Walensky: Some people may have a preference for the vaccine type that they originally received, because they did well with their initial series, while some may desire another. FDA’s authorizations and CDC’s recommendations allow for mix and match between the primary vaccine series and the booster shot. The most important aspect is receiving the strong protection the vaccines offer.

Do you have a message to those who are still hesitant to receive any COVID vaccines?  

Walensky: All three COVID-19 vaccines authorized in the United States are safe. They are all proven to be highly effective in reducing the risk of severe disease, hospitalization, and death. If you have not yet been vaccinated, I strongly encourage you to consider the benefits of receiving a COVID-19 vaccine and to get vaccinated– not just for yourself, but also for the health and safety of your children, family, and community.

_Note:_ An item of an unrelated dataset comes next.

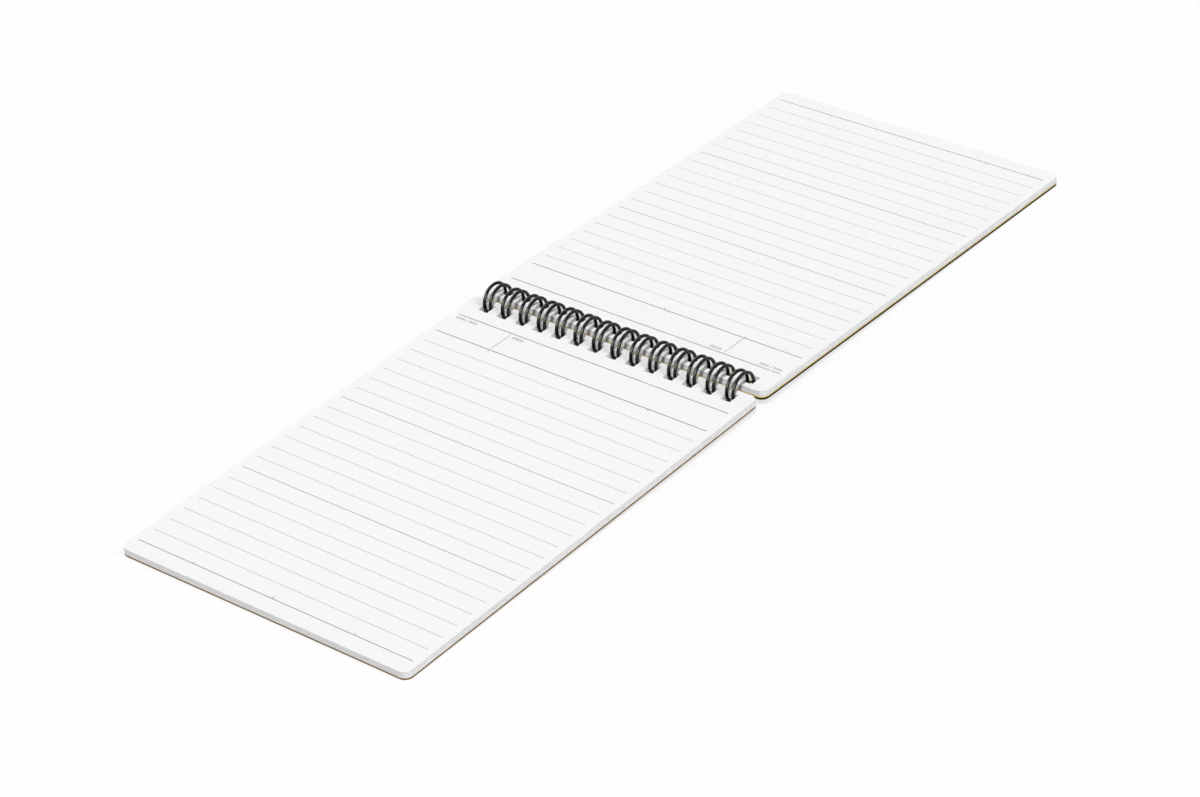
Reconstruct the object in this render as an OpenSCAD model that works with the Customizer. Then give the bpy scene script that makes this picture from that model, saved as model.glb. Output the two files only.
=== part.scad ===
// Twin-loop wire notebook, bound on its short edge and lying open.
// X runs along the binding, Y across it, Z up. The origin is the middle of the footprint.
// The wire rests on the table at the middle, so each half of the book slopes down to its outer edge.

/* [Sheets] */
// Width of a sheet, along the binding
sheet_w = 128; // [60:1:220]
// Length of a sheet, away from the binding
sheet_l = 182; // [80:1:320]
// Radius of the sheet corners
corner_r = 3; // [0.5:0.1:12]

/* [Thicknesses] */
// Stack of pages that remain on the back cover
pages_t = 2.4; // [0.3:0.1:12]
// Stack of pages that are turned over
turned_pages_t = 2.2; // [0.3:0.1:12]
// Board of the back cover
back_cover_t = 0.7; // [0.3:0.05:3]
// Board of the front cover
front_cover_t = 0.75; // [0.3:0.05:3]
// Sheet that lines the front cover
lining_t = 0.45; // [0.1:0.05:2]

/* [Wire] */
// Diameter of the wire
wire_d = 1.25; // [0.6:0.05:2]
// Distance from one twin loop to the next
loop_pitch = 8.467; // [7.5:0.001:14]
// Distance between the two wires of a twin loop, centre to centre
pair_w = 2.8; // [2:0.1:4]
// Inside radius of the bends where the wire turns along the binding
link_bend_r = 0.4; // [0.2:0.05:0.8]
// Extra thickness of the wire in its tight bends
bend_swell = 0.04; // [0.02:0.01:0.1]
// Angle of the seam around the loop, from the +Y side, counter-clockwise seen from +X
seam_at = 290; // [282:1:300]

/* [Punched holes] */
// Strip of sheet between the spine edge and a hole
hole_margin = 2.34; // [1.5:0.01:6]
// Least distance from a sheet's side edge to the middle of a twin loop
side_margin = 6; // [4:0.5:20]

/* [Clearances] */
// Gap between the spine edges of the two open halves
spine_gap = 2.8; // [0.5:0.1:6]
// Air between a stack of pages and the cover below it
stack_gap = 0.05; // [0.02:0.01:0.5]
// Gap between the two halves when the book is closed
closed_gap = 0.3; // [0.1:0.05:2]
// Height of the turned pages' face over the other pages' face, at the wire
face_step = 0.38; // [0:0.02:0.6]
// Clearance between the wire and the strip of sheet inside the loops
strip_play = 0.12; // [0.1:0.01:3]
// Clearance between the wire and the outer edge of a hole
hole_play = 2.27; // [0.3:0.01:5]
// Clearance between the wire and the side of a hole
side_play = 0.15; // [0.1:0.01:1]
// Clearance between the closed end of a loop and the bends at its base
seam_play = 0.3; // [0.1:0.05:1]

/* [Hidden] */
$fn = 24;
bend_lap = 0.1;
// Heights below the loop's axis, square to each half; the turned pages' face may lie just above it
face_drop = (closed_gap + face_step) / 2;
pages_drop = face_drop + pages_t;
back_drop = pages_drop + stack_gap + back_cover_t;
turned_face_drop = (closed_gap - face_step) / 2;
turned_drop = turned_face_drop + turned_pages_t;
lining_drop = turned_drop + stack_gap + lining_t;
front_drop = lining_drop + front_cover_t;

// The loop's inner radius clears the deepest corner of the strip inside it
spine_at = spine_gap / 2;
hole_start = spine_at + hole_margin;
loop_r = norm([hole_start, max(back_drop, front_drop)]) + strip_play + wire_d / 2;
hole_end = loop_r + wire_d / 2 + hole_play;
hole_w = pair_w + wire_d + 2 * side_play;
axis_z = loop_r + wire_d / 2;

// Twin loops that fit across the sheet
loops = 1 + floor((sheet_w - 2 * side_margin) / loop_pitch);
loop_x = [for (i = [0 : loops - 1]) (i - (loops - 1) / 2) * loop_pitch];

// Tight bends are a hair thicker than the wire, and each length of wire ends just inside them
bend_d = wire_d + bend_swell;
bend_r = link_bend_r + bend_d / 2;
lap_deg = bend_lap / loop_r * 180 / PI;

// Opening of each loop at the seam, where the closed end and the two bends curve towards each other
tip_r = pair_w / 2;
bend_x = tip_r + bend_r;
seam_l = sqrt(pow(bend_x + bend_d + seam_play, 2) - pow(bend_x, 2));
seam_deg = seam_l / loop_r * 180 / PI;
base_deg = seam_at + seam_deg / 2 - 360;
tip_deg = seam_at - seam_deg / 2;

outer_edge = spine_at + sheet_l;

// Slope that lets a half reach the table with the outer edge of its underside
function slope(drop) = asin(axis_z / norm([outer_edge, drop])) - atan2(drop, outer_edge);

// One punched sheet or stack in the +Y half's own plane, with its spine edge at y = spine_at
module sheet_outline() {
    difference() {
        union() {
            translate([-sheet_w / 2, spine_at + corner_r]) square([sheet_w, sheet_l - 2 * corner_r]);
            translate([corner_r - sheet_w / 2, spine_at]) square([sheet_w - 2 * corner_r, sheet_l]);
            for (x = [corner_r - sheet_w / 2, sheet_w / 2 - corner_r])
                for (y = [spine_at + corner_r, outer_edge - corner_r])
                    translate([x, y]) circle(r = corner_r);
        }
        for (x = loop_x)
            translate([x - hole_w / 2, hole_start]) square([hole_w, hole_end - hole_start]);
    }
}

module sheet_block(top, bottom) {
    translate([0, 0, -bottom]) linear_extrude(bottom - top) sheet_outline();
}

// Places a half's flat sheets around the loop's axis, sloping down to the table
module far_half() {
    translate([0, 0, axis_z]) rotate([-slope(front_drop), 0, 0]) children();
}

module near_half() {
    translate([0, 0, axis_z]) rotate([slope(back_drop), 0, 0]) mirror([0, 1, 0]) children();
}

module front_cover() {
    color("#1a1a1c") far_half() sheet_block(lining_drop, front_drop);
}

module front_cover_lining() {
    color("#e3c55a") far_half() sheet_block(turned_drop + stack_gap, lining_drop);
}

module turned_pages() {
    color("#f5f5f3") far_half() sheet_block(turned_face_drop, turned_drop);
}

module pages() {
    color("#f5f5f3") near_half() sheet_block(face_drop, pages_drop);
}

module back_cover() {
    color("#8f7a5c") near_half() sheet_block(pages_drop + stack_gap, back_drop);
}

// Arc of round wire in the XY plane, centred on the origin
module wire_arc(arc_r, turn, d = wire_d) {
    rotate_extrude(angle = turn) translate([arc_r, 0]) circle(d = d);
}

// In the loop's own frame the axis is Z, and X and Y stand for the part's Y and Z
module loop_wires() {
    for (side = [-1, 1])
        translate([0, 0, side * pair_w / 2])
            rotate([0, 0, base_deg - lap_deg]) wire_arc(loop_r, tip_deg - base_deg + 2 * lap_deg);
}

// Round closed end that joins the two wires of a loop
module loop_tip() {
    rotate([0, 0, tip_deg]) translate([loop_r, 0, 0]) rotate([0, -90, 0]) wire_arc(tip_r, 180, bend_d);
}

// Quarter bend from the loop to the binding's direction, starting at the given angle
module link_bend(start) {
    rotate([0, -90, 0]) rotate([0, 0, start]) wire_arc(bend_r, 90, bend_d);
}

// Length of wire from one loop's base to the next, bent along the binding at both ends
module loop_link() {
    run = loop_pitch - 2 * bend_x;
    rotate([0, 0, base_deg]) translate([loop_r, 0, bend_x]) {
        link_bend(180);
        translate([0, -bend_r, -bend_lap]) cylinder(d = wire_d, h = run + 2 * bend_lap);
        translate([0, 0, run]) link_bend(270);
    }
}

module binding_wire() {
    color("#1c1c1e") translate([0, 0, axis_z]) rotate([90, 0, 90])
        for (i = [0 : loops - 1])
            translate([0, 0, loop_x[i]]) {
                loop_wires();
                loop_tip();
                if (i < loops - 1) loop_link();
            }
}

front_cover();
front_cover_lining();
turned_pages();
pages();
back_cover();
binding_wire();
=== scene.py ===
"""Looks of a twin-loop wire notebook that lies open: ruled page stacks, covers and wire.

Lengths of the notebook and the floor are in millimetres until put_mesh() writes them in metres, and the lamps
and the camera are placed in metres. Each half of the book is worked out in its own plane: x runs along the
binding, u away from it, and h is the height over the middle of the wire.
"""
import math

import bpy
import numpy as np
from mathutils import Matrix, Vector
from mathutils.geometry import delaunay_2d_cdt


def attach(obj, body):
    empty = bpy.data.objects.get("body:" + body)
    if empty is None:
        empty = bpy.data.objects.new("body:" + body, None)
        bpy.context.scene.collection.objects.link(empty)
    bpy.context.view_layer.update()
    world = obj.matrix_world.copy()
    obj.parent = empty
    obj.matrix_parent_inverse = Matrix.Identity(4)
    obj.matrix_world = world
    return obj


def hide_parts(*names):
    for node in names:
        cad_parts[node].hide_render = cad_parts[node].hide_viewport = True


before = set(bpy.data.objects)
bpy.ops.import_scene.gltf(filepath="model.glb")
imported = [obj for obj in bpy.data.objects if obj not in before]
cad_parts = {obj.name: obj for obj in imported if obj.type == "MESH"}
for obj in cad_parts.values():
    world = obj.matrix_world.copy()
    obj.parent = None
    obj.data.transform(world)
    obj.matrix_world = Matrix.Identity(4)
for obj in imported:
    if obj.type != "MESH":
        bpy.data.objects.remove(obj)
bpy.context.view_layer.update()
chance = np.random.default_rng(14)

MM = 0.001

# Sizes of the part
SHEET_W, SHEET_L, CORNER_R = 128.0, 182.0, 3.0
PAGES_T, TURNED_PAGES_T = 2.4, 2.2
BACK_COVER_T, FRONT_COVER_T, LINING_T = 0.7, 0.75, 0.45
WIRE_D, LOOP_PITCH, PAIR_W, LINK_BEND_R, BEND_SWELL, SEAM_AT = 1.25, 8.467, 2.8, 0.4, 0.04, 290.0
HOLE_MARGIN, SIDE_MARGIN = 2.34, 6.0
SPINE_GAP, STACK_GAP, CLOSED_GAP, FACE_STEP = 2.8, 0.05, 0.3, 0.38
STRIP_PLAY, HOLE_PLAY, SIDE_PLAY, SEAM_PLAY = 0.12, 2.27, 0.15, 0.3

# Heights below the middle of the wire
FACE_DROP = (CLOSED_GAP + FACE_STEP) / 2
PAGES_DROP = FACE_DROP + PAGES_T
BACK_DROP = PAGES_DROP + STACK_GAP + BACK_COVER_T
TURNED_FACE_DROP = (CLOSED_GAP - FACE_STEP) / 2
TURNED_DROP = TURNED_FACE_DROP + TURNED_PAGES_T
LINING_DROP = TURNED_DROP + STACK_GAP + LINING_T
FRONT_DROP = LINING_DROP + FRONT_COVER_T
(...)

For those who are still unsure about getting vaccinated talk to a health professional you trust—ask question of your own doctor, pharmacist, or vaccinators in your community to get the information you need.

Will children who’ve received shots be required to wear masks in schools? 

Walensky: Our highest priority is to ensure that children can have a safe, in person school year this year. It is proven that masks in schools work to protect our children, to keep them and their school communities safe, and to keep them in school for in-person learning, especially as large numbers of children remain unvaccinated. As we continue to vaccinate more children and adults, schools should continue to utilize the prevention measures that we know keep children safe, such as wearing masks in schools and indoor spaces, avoiding crowds and poorly ventilated spaces, and regularly washing hands. We will continue to follow evolving science, vaccination status and case rates as we provide recommendations to keep our schools safe.

Are any specific members of the Biden administration directing the CDC on how to make and enact any policies on battling COVID-19? 

Walensky: We are collaborating across the whole of government and across the scientific and medical community to stay ahead of the virus and move us forward on our path out of this pandemic – to stop the spread of infection, to keep people out of the hospital, and to save as many lives as possible.